The Writing's on the Wall: Global Summit VI
Lessons from the JES Global Summit VI.
Breaking down the JES Global Summit VI, thus far, goes like this - Week one: national conversations with serious local ramifications; and Week two: national conversations with significance to republican democracy. In other words, week one was the cake; week two, the icing.
The local ramifications loom large. On Tuesday and Wednesday Charles Mann discussed the world in the Age of Columbus and Aspirin Wars, two tales of global competition that serve as metaphors for business in the age of globalization and decentralization.
As Erie attempts to brand itself for the future - to find its niche in a metropolitan based global economy - it would be wise to heed the primary takeaway of Mann's tales of property and proliferation: "Capitalism isn't about winning the competition, it's about avoiding competition."
In following that mantra, the region will carve out its place in post-industrial manufacturing just as it did in manufacturing during both the nineteenth and twentieth centuries. But we must first recognize that the success of the latter was build on the foundation of the former. In embracing the structural strengths of the region and the community, Erie will find its place and its path toward innovation and prosperity.
Enter poet Stephen Burt. On Wednesday, the Yale-trained Harvard professor of poetry discussed the role of structure as a creative muse. A poem without fourteen lines is not a sonnet. A three line rhyme with five syllables in line one, six syllables in line two, and five syllables in line three is not a haiku. It's just a rhyme. The structural form of the object forces the artist to work within these constraints, to be creative, in his or her marshalling of language.
In many ways, Erie faces the same creative problem. It must recognize, select, and commit to the structure it has and will have in order to understand the steps it must take on the path toward innovation and prosperity.
The following night Bruce Katz, vice president of the Brookings Institution and author of The Metropolitan Revolution, emphasized the importance of understanding the community's identity in moving forward in the post-industrial economy. The cure for economic flight and blight remains manufacturing, even if manufacturing doesn't look the same as it did when the Gem City truly shined. But from the structural framework left behind in the wake of its rusting, it can commit to building on its successes rather than languishing in its failures. The region and the local economy can flourish and thrive.
None of this is possible without collaboration and cooperation, symbiotic chords for both Katz and Sister Joan Chittister, Friday night's keynote speaker. There is no individual "hero" that will change the trajectory of our city - no juiceman, no one business, no one industry - that will rescue a community that doesn't want to be saved. Instead it will take a chorus of voices with profoundly clear objectives build on the things Erie has always done well and the kind of place it wants to be.

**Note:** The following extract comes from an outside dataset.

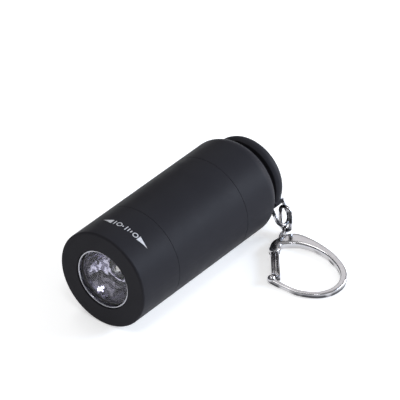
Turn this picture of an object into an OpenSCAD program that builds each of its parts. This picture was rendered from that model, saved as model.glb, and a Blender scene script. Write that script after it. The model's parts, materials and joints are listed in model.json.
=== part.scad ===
// Keychain flashlight: rotary-switch head, rechargeable barrel, pull-off tail cap over
// the charging plug, and a chain of two links to a spring-gate clip.
// The torch axis runs along Y. The lens faces -Y, +Z is up, and the origin is on the
// axis at the middle of the barrel. The torch and the clip lie on the plane z = -torch_r.

/* [Torch body] */
// Diameter of the head, the barrel and the tail cap
torch_d = 24; // [23.6:0.1:25]
// Length of the head
head_l = 12.95; // [12.9:0.05:14]
// Length of the barrel
barrel_l = 25; // [25:0.5:30]
// Length of the tail cap's skirt
cap_l = 12.55; // [12.5:0.05:13.5]
// Gap at the two seams of the body
seam_gap = 0.05; // [0.04:0.01:0.15]
// Rounding of the front edge
front_round = 0.5; // [0.4:0.1:1.0]
// Rounding of the rear shoulder
rear_round = 3.7; // [3:0.1:3.8]

/* [Tail flange] */
// Width of the groove in front of the tail flange
groove_w = 1.25; // [1.2:0.05:1.4]
// Thickness of the tail flange
flange_t = 3.35; // [3.3:0.05:3.5]
// Radius of the tail flange
flange_r = 9.95; // [9.9:0.01:10.1]
// Distance of the link hole from the torch axis
ear_out = 9.3; // [9.3:0.05:9.5]
// Angle of the link hole, below the horizontal
ear_angle = 27; // [25:1:29]

/* [Optics] */
// Diameter of the window in the front face
window_d = 14.8; // [14.4:0.1:15]
// Depth of the reflector cup
cup_depth = 4.0; // [3.6:0.1:4.2]
// Radius of the light emitter's dome
dome_r = 1.4; // [1.1:0.1:1.6]

/* [Charging plug] */
// Width of the plug's shell
plug_w = 12; // [12]
// Height of the plug's shell
plug_h = 4.5; // [4.5]
// Length of the plug outside the barrel
plug_out = 11.6; // [11:0.1:11.8]

/* [Links and clip] */
// Wire diameter of the ring that goes through the tail flange
ring_wire = 0.85; // [0.8:0.01:0.88]
// Wire diameter of the second link
link_wire = 0.9; // [0.8:0.05:0.9]
// Height of the clip above the surface it lies on, at its eye
clip_h = 1.85; // [1.7:0.05:1.9]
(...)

If you're thinking that this sounds rather broad and platitudinous, it's because the region has spent the better part of a generation attempting to hold on to memories and mores, sponsoring study after study for which there is little support past the administration for which it was commissioned. As a result the city and the region are tabula rasa - blank slates.
Collaboration, creativity, and a solid moment of self-reflection is the only writing left on the wall.